>> BEGIN

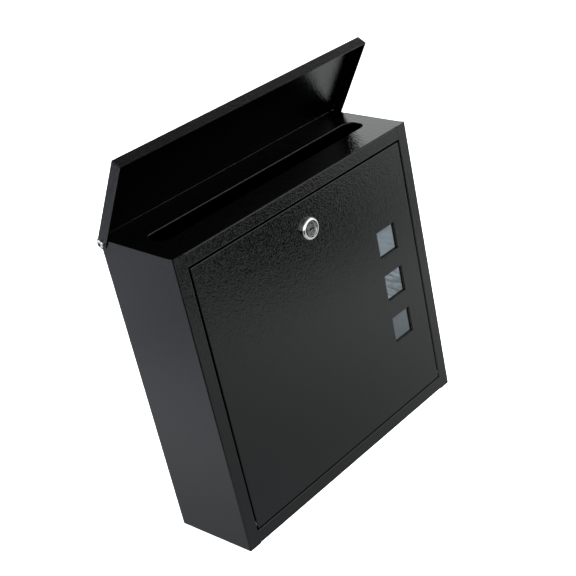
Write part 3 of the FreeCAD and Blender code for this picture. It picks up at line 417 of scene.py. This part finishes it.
def add_world():
    """White behind, a dimmer ceiling, and a dim room in front that is brighter low down."""
    world = bpy.data.worlds.new("studio")
    world.use_nodes = True
    background = world.node_tree.nodes["Background"]
    g = Graph(world.node_tree, "Generated")
    ahead = g.axis("Y")
    ceiling = g.smooth(g.axis("Z"), 0.50, 0.80, 1.0, 0.26)
    room = g.smooth(ahead, -0.1, 0.35, 0.5, 1.35)
    low_front = g.smooth(ahead, -0.5, -0.25, 0.9, 0.0)
    g.give(background.inputs["Strength"],
           g.math("MULTIPLY", ceiling, g.math("ADD", room, low_front)))
    background.inputs["Color"].default_value = (0.98, 0.99, 1.0, 1.0)
    bpy.context.scene.world = world


def add_overhead():
    """A wide soft lamp that faces straight down and doesn't show in gloss."""
    lamp = bpy.data.lights.new("overhead", "AREA")
    lamp.shape = "RECTANGLE"
    lamp.size = 6.0
    lamp.size_y = 6.0
    lamp.energy = 620.0
    overhead = bpy.data.objects.new("overhead", lamp)
    overhead.location = (0.5, 0.6, 3.0)
    overhead.rotation_euler = Vector((0.0, 0.0, -1.0)).to_track_quat("-Z", "Y").to_euler()
    hide_from(overhead, "glossy")
    bpy.context.scene.collection.objects.link(overhead)


# The photograph's viewpoint in the part's frame, solved from the box's straight edges.
CAMERA_PLACE = (-0.8049, -0.9340, 0.5919)
CAMERA_RIGHT = (0.654214, -0.729222, -0.200598)
CAMERA_FORWARD = (0.614217, 0.667033, -0.421669)
SENSOR_WIDTH = 36.0                   # mm, as the lens
LENS = 73.348


def add_camera():
    """A camera at that viewpoint. Its right direction carries the roll."""
    right = Vector(CAMERA_RIGHT).normalized()
    forward = Vector(CAMERA_FORWARD)
    forward = (forward - right * forward.dot(right)).normalized()
    up = right.cross(forward)
    data = bpy.data.cameras.new("camera")
    data.sensor_width = SENSOR_WIDTH
    data.lens = LENS
    camera = bpy.data.objects.new("camera", data)
    turn = Matrix((right, up, -forward)).transposed().to_4x4()
    camera.matrix_world = Matrix.Translation(CAMERA_PLACE) @ turn
    bpy.context.scene.collection.objects.link(camera)
    bpy.context.scene.camera = camera


add_floor()
add_backdrop()
add_bounce_card()
add_world()
add_overhead()
add_camera()
view = bpy.context.scene.view_settings
view.view_transform = "Standard"
view.look = "None"
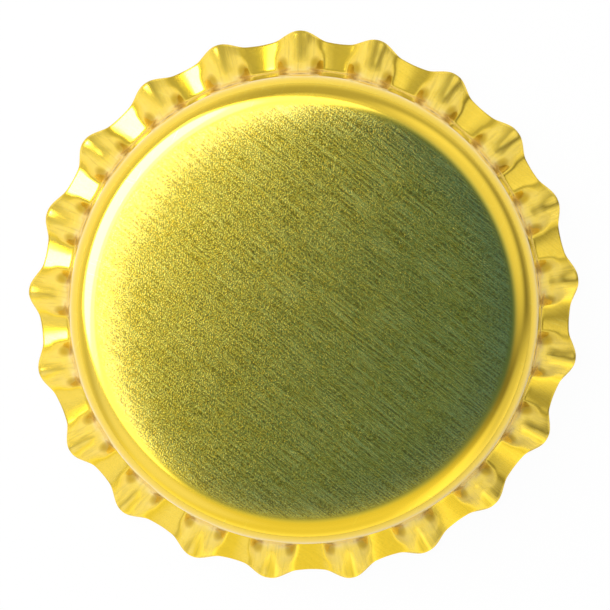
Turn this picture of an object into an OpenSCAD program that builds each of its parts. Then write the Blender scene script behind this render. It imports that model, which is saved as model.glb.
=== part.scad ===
// Crown bottle cap, as it leaves the press: a fluted shell of lacquered tinplate with a moulded
// sealing liner inside. Millimetres, +Z up. The cap lies teeth down: its axis is Z, the rim of the
// flutes' lips is at z = 0 and the flat top is at z = height.

/* [Shell] */
// Diameter over the tooth tips
tip_d = 32.1; // [29:0.1:40]
// Overall height, from the rim of the lips to the flat top
height = 6; // [5:0.1:7.2]
// Thickness of the tinplate
sheet = 0.235; // [0.16:0.005:0.32]
// Outside radius of the rolled shoulder
shoulder_r = 1.7; // [1.3:0.05:2.1]
// How far the skirt flares out from the top of the neck to the tooth tips
flare_out = 2.47; // [1.9:0.01:2.9]
// Taper of the neck, in degrees from the cap's axis
neck_taper = 3; // [1:0.5:5]

/* [Flutes] */
// Number of teeth round the skirt
teeth = 21; // [15:1:24]
// How far the tooth tips stand out beyond the flutes' lips at the rim
flute_depth = 0.65; // [0.4:0.05:0.9]
// How far the tooth tips are lifted above the rim of the lips
tip_lift = 0.6; // [0.3:0.05:0.75]
// Length of neck above the teeth, down to where their crests bend out
crest_neck = 1; // [0.4:0.05:1.4]
// Slope of the crests at their tips, in degrees from level
crest_slope = 32; // [28:0.5:38]
// Slope of the lips, in degrees from level
lip_slope = 24.5; // [15:0.5:30]
// Outside radius of the hollow bend between the neck and a lip
lip_bend = 0.15; // [0.1:0.05:0.6]
// Share of a flute's depth that is a shallow dish across its whole width
dish = 0.25; // [0:0.05:0.35]
// Width of a tooth's flat crest at the neck
crest_w = 1.2; // [0.6:0.05:1.6]
// Width of a tooth across its feet at the neck
foot_w = 2.6; // [1.8:0.05:2.9]
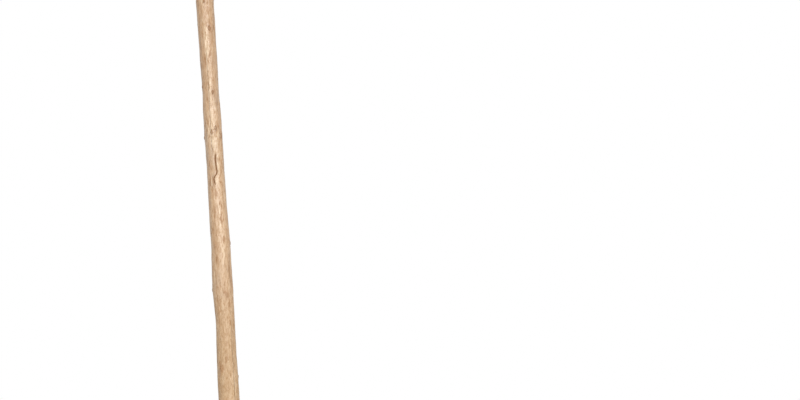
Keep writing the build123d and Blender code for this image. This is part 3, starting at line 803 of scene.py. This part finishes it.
def log_mesh(settings):
    """The log as a fine grid that follows the grain, with the marks that its finish reads."""
    plate_low, plate_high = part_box("bracket_plate")
    seat_low, seat_high = plate_low.z - SEAT_MARGIN, plate_high.z + SEAT_MARGIN
    levels = row_levels(settings, seat_low, seat_high)
    columns = settings.columns
    z = np.repeat(levels[:, None], columns, 1)
    column_angle = 2 * pi * np.arange(columns) / columns
    grain_angle = np.repeat(column_angle[None, :], len(levels), 0)
    wavers = wave(z, *LONG_WAVER) + wave(z, *SHORT_WAVER)
    angle = grain_angle + radians(GRAIN_TURN) * z + wavers
    radius = log_radius(z)
    swell = np.zeros_like(z)
    marks = {name: np.zeros_like(z) for name in MARKS}
    marks["ring"] += 3.0
    rng = random.Random(3)
    for place in knot_places():
        add_knot(place, rng.uniform(0.8, 1.2), (angle, z, radius, swell), marks)
    angle, winding, wound = bend_to_winding_check(angle, levels)
    # painted highlight patches down the sunlit side of the log
    cream = in_patches(PAINTED_HIGHLIGHT_PATCHES, angle, radius, z)
    marks["cream"] = np.maximum(marks["cream"], cream)
    relief = sum(height * surface_noise(angle, z, *texture) for height, *texture in RELIEF)
    fibre_height, *texture = FIBRE_RELIEF
    relief += fibre_height * surface_noise(grain_angle, z, *texture)
    open_checks(settings, (angle, radius, relief, marks["split"]), levels, (winding, wound))
    # the band along the winding check: partly its worn brown edges, partly painted shade of its
    # groove
    beside = wrapped(angle - angle[:, winding, None]) * radius
    crease = np.exp(-((beside / WINDING_CHECK_WIDTH / 1.2) ** 2)) * wound[:, None]
    marks["crease"] = np.maximum(crease, 0.85 * in_patches(BARK_PATCHES, angle, radius, z))
    marks["stain"] = rust_stain(angle, z)
    radius = radius + swell + relief
    x = log_centre(z) + radius * np.cos(angle)
    on_seat = (z >= seat_low - 1e-6) & (z <= seat_high + 1e-6)
    x = np.where(on_seat, np.minimum(x, plate_low.x), x)
    grain = np.stack((np.cos(grain_angle), np.sin(grain_angle), z), -1)
    return np.stack((x, radius * np.sin(angle), z), -1), grain, marks


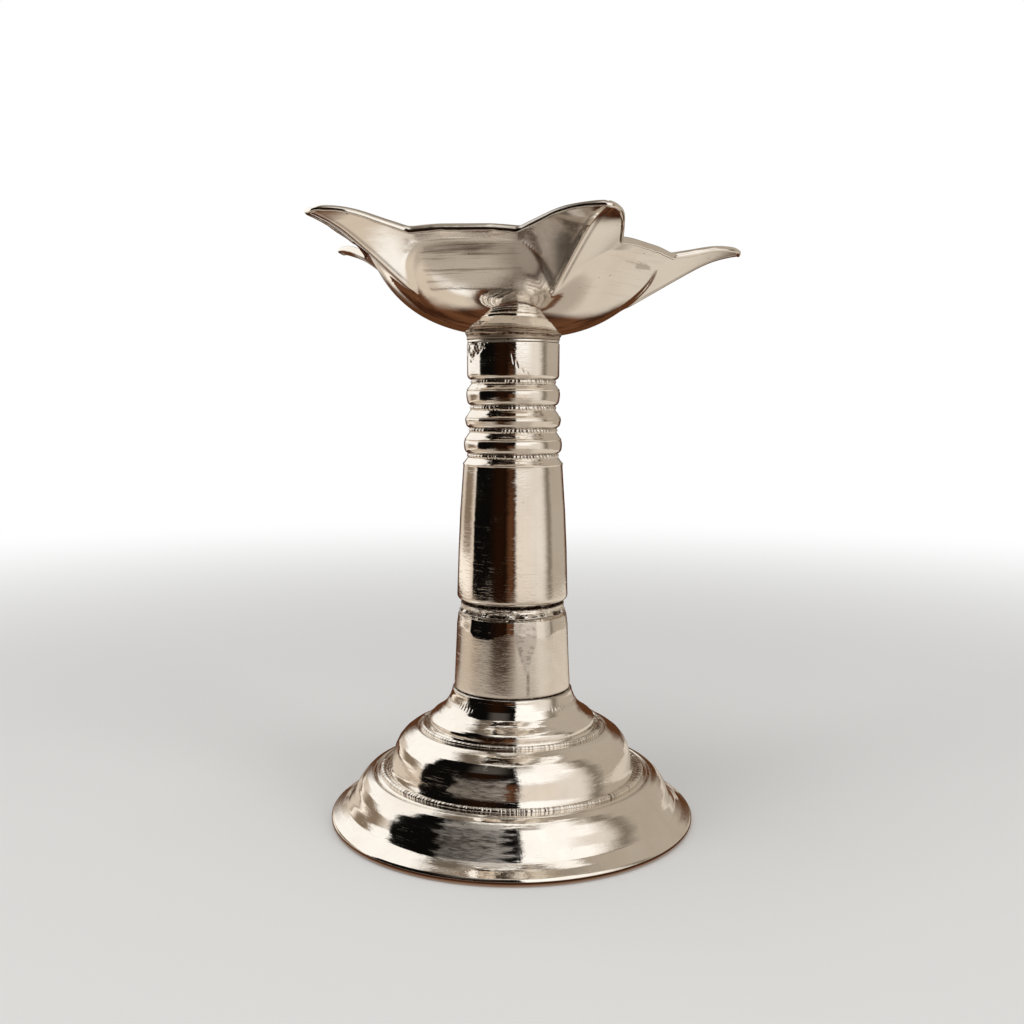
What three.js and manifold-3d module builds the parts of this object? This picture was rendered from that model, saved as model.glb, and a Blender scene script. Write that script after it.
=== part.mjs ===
// A five-wick oil lamp of polished silver: a stepped hollow base, a two-piece turned stem and a dish
// with five spouts.
// The stem unscrews from the base and the dish from the stem.
// Millimetres, +Z up. The origin lies on the stem's axis in the plane that the foot rests on, and -Y is
// the front.

import * as THREE from "three";
import { mergeVertices } from "three/addons/utils/BufferGeometryUtils.js";
import Module from "manifold-3d";

const wasm = await Module();
wasm.setup();

// Facets
const baseSides = 44;
const stemSides = 36;
const smallSides = 20;
const threadSides = 12; // steps in one turn of a thread

// Clearances
const seatGap = 0.05; // under a piece that seats on another
const fitGap = 0.3; // round a piece that sits in a bore, and under one that leans
const threadGap = 0.2; // between a screw and its thread
const rodClearance = 0.3; // round a screw where it passes a plain hole
const overrun = 1; // how far a cut runs past what it cuts

// Base: a spun shell with a flange, a skirt, a dome and a flared collar
const footRadius = 24.15;
const footEdge = 0.85; // the flange's upright edge
const footLand = 0.85; // width of the ring that the lamp rests on
const skirtRadius = 21.9;
const skirtFoot = 2.05;
const shoulderRadius = 18.3;
const shoulderHeight = 6.2;
const domeRadius = 16.15;
const domeFoot = 6.95;
const domeTopRadius = 12.4;
const domeTop = 12.4;
const flareRadius = 11.1;
const flareFoot = 12.75;
const collarRadius = 7.95;
const baseHeight = 17.5;
const baseWall = 0.85;

// Lower stem: a barrel with a web across its top
const lowerRadius = 7.72;
const lowerTopRadius = 7.3;
const lowerLength = 10.1;
const lowerWeb = 1.3;
const edgeBreak = 0.12; // the small bevel on turned edges

// Ring in the joint between the stem's two pieces
const jointHeight = 1.56;
const jointRadius = 6.85;
const jointLip = 0.35; // how far the ring's foot stands out

// Upper stem
const stemRadius = 7.33;
const stemLength = 33.6;
const stemBore = 3.6;
const stemEdge = 0.75; // rounding of the lower edge
const grooveDepth = 0.58;
const bushLength = 6;

// Rod, nut and washer that hold the lower stem to the base, and the thread on all screws
const threadPitch = 1.25;
const threadDepth = 0.45;
const rodRadius = 2.25; // over the thread
const rodThread = 5;
const rodTip = 0.5; // plain end past a thread
const rodFlange = 3.3;
const rodFlangeThickness = 0.8;
const washerRadius = 4.7;
const washerThickness = 0.7;
const nutAcross = 7.2;
const nutThickness = 3;

// Seat of the dish
const dishWasherRadius = 5.95;
const dishWasherThickness = 0.3;
const screwFlangeThickness = 0.3;
const seatRadius = 6.26;
const seatWaist = 6.05;
const seatHeight = 0.5; // under the middle of the dish

// Dish: a flat-sided bowl with five spouts, made from one sheet
const spouts = 5;
const frontSpout = THREE.MathUtils.degToRad(19.2); // turned from the front towards +X
const leanSideways = THREE.MathUtils.degToRad(2.35); // -X side up
const leanForward = THREE.MathUtils.degToRad(-1.17); // front up
const dishShift = 0.5; // the dish sits off its seat's middle towards -X
const sheet = 0.5;
const panelRadius = 19.9; // to the middle of a flat side's rim
const panelRise = 10.55; // the rim's underside over the bottom of the bowl
const bowlRadius = 19.2; // where the wall would stand upright
const bowlHeight = 14.8;
const lipSlopeShare = 0.62;
const spoutReach = 29.4;
const keelStart = 15.3;
const keelRise = 4.5;
const keelSlopeShare = 0.65;
const keelBend = 25.1; // where the keel levels out towards the tip
const tipSlopeShare = 0.22;
const keelRound = 0.6;
const creaseRound = 0.35;
const bendRound = 0.5;

// Shapes of the outlines, as shares of the step that each runs along: [outwards or inwards, upwards]
const flangeShares = [[0.12, 0.2], [0.59, 0.54], [1, 1]];
const skirtShares = [[0.19, 0.26], [0.36, 0.55], [0.53, 0.79], [0.69, 0.93], [0.86, 1.01], [1, 1]];
const lowerBeadShares = [[0.12, 0.31], [0.33, 0.85], [0.62, 0.9], [0.81, 0.62], [1, 1]];
const domeShares = [
  [0.03, 0.08], [0.04, 0.34], [0.12, 0.56], [0.28, 0.73], [0.52, 0.87], [0.84, 0.97], [1, 1],
];
const upperBeadShares = [[0.15, 0.71], [0.46, 1.43], [0.77, 1.29], [1, 1]];
const flareShares = [
  [0, 0.07], [0.02, 0.16], [0.16, 0.24], [0.41, 0.35], [0.67, 0.5], [0.86, 0.69], [0.98, 0.88], [1, 1],
];
const innerFlangeShares = [[1, 1]];
const innerSkirtShares = [[0.36, 0.55], [1, 1]];
const innerDomeShares = [[0.04, 0.34], [0.4, 0.8], [0.84, 0.97]];
const innerFlareShares = [[0.16, 0.24], [0.67, 0.5], [0.98, 0.88]];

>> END

● **Directions for this task**
Would you quote everything above from the line containing "Turn this picture" down to the line containing "z = height."? Include both of those lines and nothing else.

● **Result of the task**
Turn this picture of an object into an OpenSCAD program that builds each of its parts. Then write the Blender scene script behind this render. It imports that model, which is saved as model.glb.
=== part.scad ===
// Crown bottle cap, as it leaves the press: a fluted shell of lacquered tinplate with a moulded
// sealing liner inside. Millimetres, +Z up. The cap lies teeth down: its axis is Z, the rim of the
// flutes' lips is at z = 0 and the flat top is at z = height.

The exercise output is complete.